Each term loan under the Credit Facility bears interest at an annual rate equal to the sum of (i) one-month LIBOR (customarily defined, with a change to prime rate if LIBOR funding becomes unlawful or impractical) plus (ii) 6.15%, subject to a LIBOR floor of 2.00%. The Borrower is required to make interest-only payments on the term loan for all payment dates prior to June 1, 2021. The term loans under the Credit Facility will begin amortizing on June 1, 2021, with equal monthly payments of principal plus interest being made by the Borrower to the Lenders in consecutive monthly installments following such interest-only period for 36 months or, for any funding of the fourth tranche occurring after June 1, 2021, the number of months until the Credit Facility matures on May 1, 2024. Upon final repayment of the term loans, the Borrower must pay an exit fee of 1.75% of the amount borrowed under the Credit Facility, less any partial exit fees previously paid. Upon partial prepayment of a portion of the term loans, the Borrower must pay a partial exit fee of 1.75% of the principal being prepaid.
At the Borrower’s option, the Borrower may prepay the outstanding principal balance of the term loan in whole or in part, subject to a prepayment fee of 3.0% of any amount prepaid if the prepayment occurs through and including the first anniversary of the closing date, 2.0% of the amount prepaid if the prepayment occurs after the first anniversary of the closing date through and including the second anniversary of the closing date, and 1.0% of any amount prepaid after the second anniversary of the closing date and prior to May 1, 2024.
The Credit Facility includes affirmative and negative covenants applicable to the Credit Parties and their subsidiaries.

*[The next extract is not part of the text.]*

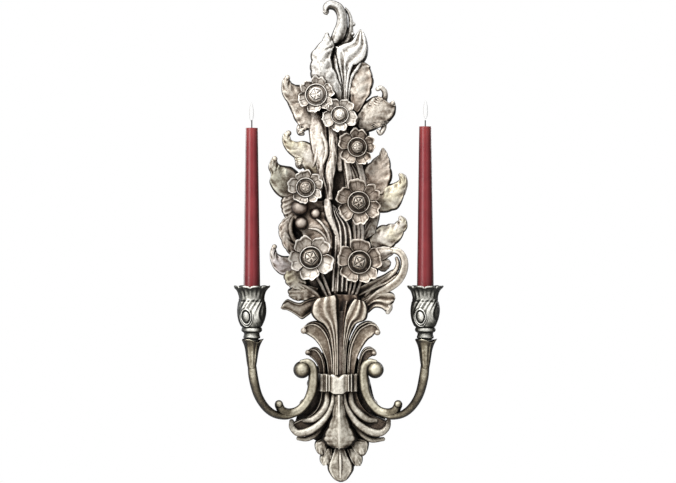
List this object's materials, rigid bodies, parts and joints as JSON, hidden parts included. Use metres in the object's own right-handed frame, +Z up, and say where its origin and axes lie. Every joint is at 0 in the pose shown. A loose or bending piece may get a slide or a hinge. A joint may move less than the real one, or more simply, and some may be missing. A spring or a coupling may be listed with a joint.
{
  "type": "wall sconce candle holder",
  "caption": "Tall wall sconce of pierced cast foliage with dogwood flowers above a banded vase bracket, with curved arms that carry tulip cups for taper candles.",
  "frame": {"origin": "centre of the round entry of the keyhole in the hanger plate, on the wall plane", "axes": "+Z up, +X to the right of someone facing the sconce, +Y into the wall; the room is at -Y"},
  "size_m": [0.276, 0.109, 0.6452],
  "materials": {
    "foliage_metal": "antiqued silver rubbed over brown, with faint green, pink and lilac tints",
    "bracket_metal": "antiqued silver rubbed over brown",
    "band_metal": "antiqued silver rubbed over brown",
    "flower_metal": "antiqued silver, raised edges rubbed pale",
    "button_metal": "antiqued silver rubbed over brown",
    "arm_metal": "granular antiqued silver with an olive brown tint",
    "cup_metal": "antiqued silver grey with dark recesses",
    "steel": "zinc-plated steel",
    "wax": "smooth burgundy candle wax with a soft sheen",
    "wick": "braided cotton, singed at the tip"
  },
  "bodies": {
    "sconce": {"foliage_casting": "foliage_metal", "bracket_casting": "bracket_metal", "clasp_band": "band_metal", "joining_screws": "steel", "arm_screws": "steel", "cup_screws": "steel", "hanger_screws": "steel", "keyhole_hanger": "steel", "flower_head_1": "flower_metal", "flower_button_1": "button_metal", "flower_head_2": "flower_metal", "flower_button_2": "button_metal", "flower_head_3": "flower_metal", "flower_button_3": "button_metal", "flower_head_4": "flower_metal", "flower_button_4": "button_metal", "flower_head_5": "flower_metal", "flower_button_5": "button_metal", "flower_head_6": "flower_metal", "flower_button_6": "button_metal", "flower_head_7": "flower_metal", "flower_button_7": "button_metal", "left_arm": "arm_metal", "left_cup": "cup_metal", "right_arm": "arm_metal", "right_cup": "cup_metal"},
    "left_candle": {"left_candle": "wax", "left_wick": "wick"},
    "right_candle": {"right_candle": "wax", "right_wick": "wick"}
  },
  "joints": [
    {"name": "left_candle_lift", "type": "slide", "parent": "sconce", "child": "left_candle", "axis": [0, 0, 1], "range_m": [0, 0.045]},
    {"name": "right_candle_lift", "type": "slide", "parent": "sconce", "child": "right_candle", "axis": [0, 0, 1], "range_m": [0, 0.045]}
  ]
}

The affirmative covenants include, among others, covenants requiring the Credit Parties and their subsidiaries to maintain their legal existence and governmental approvals, deliver certain financial reports, maintain insurance coverage, maintain property, pay taxes, satisfy certain requirements regarding accounts and comply with laws and regulations. The negative covenants include, among others, restrictions on the Credit Parties and their subsidiaries transferring collateral, incurring additional indebtedness, engaging in mergers or acquisitions, paying dividends or making other distributions, making investments, creating liens, amending material agreements and organizational documents, selling assets and suffering a change in control, in each case subject to certain exceptions. The Credit Parties are also subject to an ongoing minimum cash financial covenant in which the Credit Parties must maintain unrestricted cash in an amount not less than 25% of the outstanding principal amount of the term loans.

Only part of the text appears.